The Cabinet Secretary’s predecessor Kenny MacAskill said of restorative justice that there has been a ‘failure to take action’ as ‘a natural consequence of it not being made a ministerial priority’. Which, given that he was the Minister might be a close to an admission of failure as we’re going to get!
Steve Kirkwood and Mary Munro, academics at the Universities of Edinburgh and Strathclyde respectively, are clear that “the relative neglect in Scotland is rather odd given developments of restorative justice in other parts of the UK, across Europe and in jurisdictions across the world.”
We need to get these services up and running. That’s the first step to creating a justice system that puts victims at its heart. That means trained professionals available to facilitate the communication. It means informing victims that this service is available and of their ability to access it.
One Sheriff has very fairly asked why victims are not part of community payback review hearings. Everyone is represented round that table – except the person who has suffered the most from the crime. Wouldn’t the public have more confidence in community sentences if victims were able to input into the punishment?

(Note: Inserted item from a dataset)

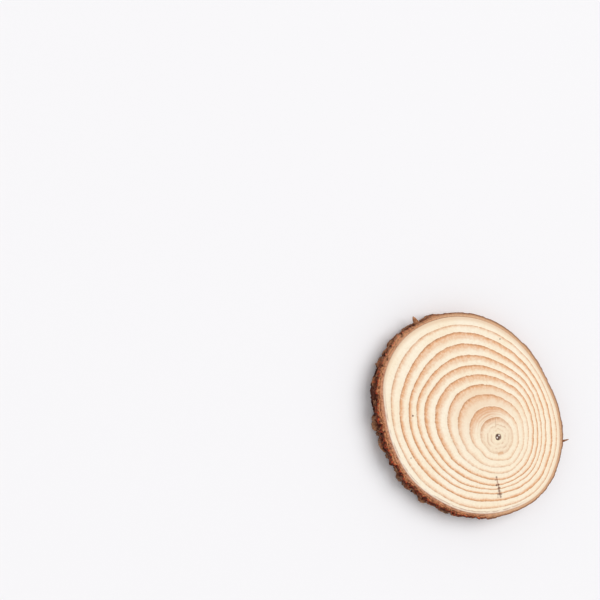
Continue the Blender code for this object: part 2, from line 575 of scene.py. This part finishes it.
def line_mark(surface, place, colour, tint, line, wander):
    """Tints a ragged line from a start to an end."""
    start, end, half_width, strength = line
    way = Vector(end) - Vector(start)
    length = way.length
    way.normalize()
    x, y, _ = surface.axes(place)
    along = ((x - start[0]) * way.x + (y - start[1]) * way.y) * (1 / length)
    across = ((x - start[0]) * way.y - (y - start[1]) * way.x + wander * half_width).math("ABSOLUTE")
    inside = (1 - across.step(half_width * 0.3, half_width)) * along.step(-0.05, 0.1)
    inside = inside * (1 - along.step(0.85, 1.05))
    return surface.mix(inside * strength, colour, paint(tint))


def spot_mark(surface, place, colour, tint, spot, wander):
    """Tints a ragged round spot."""
    x, y, radius, strength = spot
    away = surface.node("ShaderNodeVectorMath", {0: place, 1: (x, y, 0)}, "Value", operation="DISTANCE")
    inside = 1 - (away + wander * radius).step(radius * 0.4, radius * 1.1)
    return surface.mix(inside * strength, colour, paint(tint))


def wood_material():
    """Pale early wood that darkens to each year's late wood, with rays, fibres and marks."""
    surface = Surface("ringed wood", roughness=0.72, specular=0.3)
    place = surface.slice_place()
    flat = surface.scaled(place, (1, 1, 0))
    years, strength, broad = (surface.value(name) for name in ("years", "strength", "broad"))
    reach, rim = surface.value("reach"), surface.value("rim")
    way_x, way_y, _ = surface.axes(surface.vector("way"))

    def around(name, outwards):
        """Noise that runs round the pith, and changes outwards with a field."""
        turning, scale, detail, roughness = ROUND_NOISES[name]
        round_place = surface.joined(way_x * turning, way_y * turning, outwards * scale)
        return surface.noise(round_place, 1.0, detail, roughness)

    # How far each year has darkened
    jag = surface.noise(place, *NOISES["jag"]) * 0.2
    part = (years + jag * years.step(0.4, 3.0)).fraction()
    blotch = around("blotch", years)
    drift = surface.noise(place, *NOISES["drift"])
    first = 1 - years.step(0.9, 1.1)
    wide = broad * (1 - years.step(8.95, 9.05))
    start = 0.42 + first * 0.34 - wide * 0.22 + blotch * 0.35 + drift * 0.3
    slow_rise = ((part - start) * (1 / 0.46)).step(0.0, 1.0)
    quick_rise = part.step(0.62 + blotch * 0.1, 0.93)
    edge = part.step(0.8, 0.93)
    drop = 1 - part.step(0.97, 1.0)
    dark = strength + blotch * 0.3
    late = (slow_rise * 0.6 + quick_rise * 0.4) * drop * dark

    # Rays, fibres and clouds
    lines = around("lines", years)
    rays = around("rays", years)
    grain = surface.noise(place, *NOISES["grain"])
    fibre = surface.noise(place, *NOISES["fibre"])
    cloud = surface.noise(place, *NOISES["cloud"])
    uneven = lines * 0.5 + rays * 0.9 + grain * 1.2 + fibre
    late = late + uneven * (0.25 + late * 0.75)

    # The rings' colours and the speckle over them
    early_colour = surface.mix(cloud.step(-0.25, 0.25), paint("pale early wood"), paint("warm early wood"))
    colour = surface.mix(late, early_colour, paint("late wood"))
    dark_line = edge * drop * dark * (0.34 + broad * 0.12 + uneven)
    colour = surface.mix(dark_line, colour, paint("ring line"))
    dark_speckle = (fibre + grain * 0.8).step(0.0, 0.22)
    colour = surface.mix(dark_speckle * (0.13 + late * 0.14), colour, paint("dark speckle"))
    pale_speckle = (0 - fibre - grain * 0.8).step(0.04, 0.26)
    colour = surface.mix(pale_speckle * 0.4, colour, paint("pale speckle"))

    # The first years
    heart = 1 - reach.step(4.5, 8.0)
    colour = surface.mix(heart * 0.22, colour, paint("heart"))
    arcs = (reach * 0.6 + blotch * 1.1).fraction().step(0.35, 0.95) * (1 - reach.step(5.6, 7.0))
    flecks = around("flecks", reach)
    colour = surface.mix(arcs * flecks.step(-0.16, 0.12) * 0.6, colour, paint("heart arcs"))
    second = years.step(0.98, 1.1) * (1 - years.step(1.8, 2.0))
    false_rings = (years * 4.6 + blotch).fraction().step(0.25, 0.95) * second
    tanned = (false_rings * 0.55 + second * 0.35) * broad * broad
    colour = surface.mix(tanned, colour, paint("second year"))
    young = years.step(1.9, 2.1) * (1 - years.step(3.0, 4.3))
    colour = surface.mix(young * broad * (1 - late) * 0.38, colour, paint("young years"))

    # Marks, and the pith with its holes, whose sunken disc has painted light on one side and painted shade
    # on the other
    colour = line_mark(surface, flat, colour, "streak", STREAK_LINE, fibre * 2)
    colour = line_mark(surface, flat, colour, "check", CHECK_LINE, fibre)
    colour = line_mark(surface, flat, colour, "mark", MARK_LINE, fibre * 2)
    for spot in SPOTS:
        colour = spot_mark(surface, flat, colour, "spot", spot, grain + fibre)
    colour = surface.mix((1 - reach.step(1.5, 2.4)) * 0.6, colour, paint("pith ring"))
    ragged = reach + surface.noise(place, *NOISES["pith edge"]) * 0.7
    # Painted light and shade: the pith's disc is paler on its lit side and darker on the other.
    lit_side = way_x.step(-0.2, 0.9) * reach.step(0.5, 1.1)
    disc = surface.mix(lit_side, paint("shaded pith"), paint("lit pith"))
    colour = surface.mix(1 - ragged.step(1.15, 1.5), colour, disc)
    for x, y, radius in PITH_HOLES:
        hole = (PITH[0] + x, PITH[1] + y, radius, PITH_HOLE_STRENGTH)
        colour = spot_mark(surface, flat, colour, "pith hole", hole, fibre)

    # The last year: tan where it is whole, and pale with a line where the bark grew in
    whole = (way_x + way_y).step(-0.9, -0.35)
    tan_rim = (1 - (rim + rays * 0.8 + grain - broad * 1.1).step(-0.5, 1.3)) * whole
    colour = surface.mix(tan_rim * 0.45, colour, paint("tan rim"))
    broken = around("broken", rim)
    pale_rim = (1 - (rim + broken).step(0.6, 1.3)) * (1 - whole)
    colour = surface.mix(pale_rim * (0.35 + broken), colour, paint("pale rim"))
    rim_line = (1 - (rim + broken * 0.9 - 0.8).math("ABSOLUTE").step(0.05, 0.4)) * (1 - whole)
    colour = surface.mix(rim_line * (broken + blotch).step(-0.25, 0.1) * 0.6, colour, paint("rim line"))
    pink_rim = (1 - (rim + grain * 1.5).step(0.0, 0.9)) * (1 - whole)
    colour = surface.mix(pink_rim * 0.5, colour, paint("pink rim"))
    seam_rim = 1 - (rim + fibre * 0.3).step(0.02, 0.22)
    colour = surface.mix(seam_rim * 0.45, colour, paint("seam rim"))

    surface.set(surface.shader.inputs["Base Color"], colour)
    surface.bump(fibre * 0.9 + grain * 0.6 + rays * 0.6, strength=0.5, distance=0.04)
    return surface.material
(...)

What if the unpaid work carried out by offenders on CPOs had more of a connection with the original offence, so that lawbreakers properly understood the impact of their crimes?

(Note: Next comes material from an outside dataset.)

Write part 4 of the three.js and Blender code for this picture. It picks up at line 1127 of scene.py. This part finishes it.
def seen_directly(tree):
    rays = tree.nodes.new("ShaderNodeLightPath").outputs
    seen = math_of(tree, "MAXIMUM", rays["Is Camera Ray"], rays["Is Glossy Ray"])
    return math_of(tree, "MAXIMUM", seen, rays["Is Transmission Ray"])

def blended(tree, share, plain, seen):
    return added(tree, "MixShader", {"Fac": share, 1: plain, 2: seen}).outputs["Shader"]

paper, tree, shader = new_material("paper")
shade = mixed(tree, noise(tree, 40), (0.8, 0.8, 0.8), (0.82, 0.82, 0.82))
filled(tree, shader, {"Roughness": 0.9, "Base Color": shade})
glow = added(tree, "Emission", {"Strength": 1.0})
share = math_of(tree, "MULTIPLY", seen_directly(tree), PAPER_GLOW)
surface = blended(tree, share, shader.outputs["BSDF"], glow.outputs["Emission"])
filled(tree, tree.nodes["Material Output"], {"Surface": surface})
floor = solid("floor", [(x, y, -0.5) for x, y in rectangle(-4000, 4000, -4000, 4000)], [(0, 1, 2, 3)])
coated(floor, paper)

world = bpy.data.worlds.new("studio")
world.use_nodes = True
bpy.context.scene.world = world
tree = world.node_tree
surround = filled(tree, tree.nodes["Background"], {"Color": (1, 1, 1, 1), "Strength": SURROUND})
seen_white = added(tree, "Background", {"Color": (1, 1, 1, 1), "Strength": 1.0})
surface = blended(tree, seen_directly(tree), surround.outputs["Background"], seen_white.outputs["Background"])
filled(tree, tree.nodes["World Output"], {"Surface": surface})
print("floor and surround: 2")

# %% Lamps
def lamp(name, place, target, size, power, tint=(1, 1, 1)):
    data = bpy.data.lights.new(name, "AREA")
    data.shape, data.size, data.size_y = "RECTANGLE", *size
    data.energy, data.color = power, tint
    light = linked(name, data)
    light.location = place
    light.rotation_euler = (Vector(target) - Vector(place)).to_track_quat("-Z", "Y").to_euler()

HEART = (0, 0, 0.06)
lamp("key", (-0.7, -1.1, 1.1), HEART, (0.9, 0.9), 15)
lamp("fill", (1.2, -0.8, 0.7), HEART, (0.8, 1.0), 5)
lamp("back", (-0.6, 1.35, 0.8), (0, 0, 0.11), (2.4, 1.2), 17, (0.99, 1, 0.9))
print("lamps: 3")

And what if social workers writing reports for courts and hearings had a greater idea about the specific victim’s experience, and whether they want to meet the offender and pose their own questions, to hopefully achieve some kind of closure?
But we also need to be clear what restorative justice is not there for: in my view, none of this replaces a formal trial to establish the guilt of the offender. Joanna Shapland, the Chair of the Scottish Restorative Justice Forum, is clear – restorative justice cannot replace a formal trial.
In my view, she is right: involving victims in the justice process is not a substitute for punishing offenders adequately for the wrongs they have committed.
Yet of the five councils in Scotland that do offer restorative justice, three do it as a ‘diversion from prosecution’.
So restorative justice is better for the victims, better for the offender’s rehabilitation and thus better for society. If we care about victims, we will make them an essential part of putting things right. And we do that by increasing awareness and use of Restorative Justice within the criminal justice system.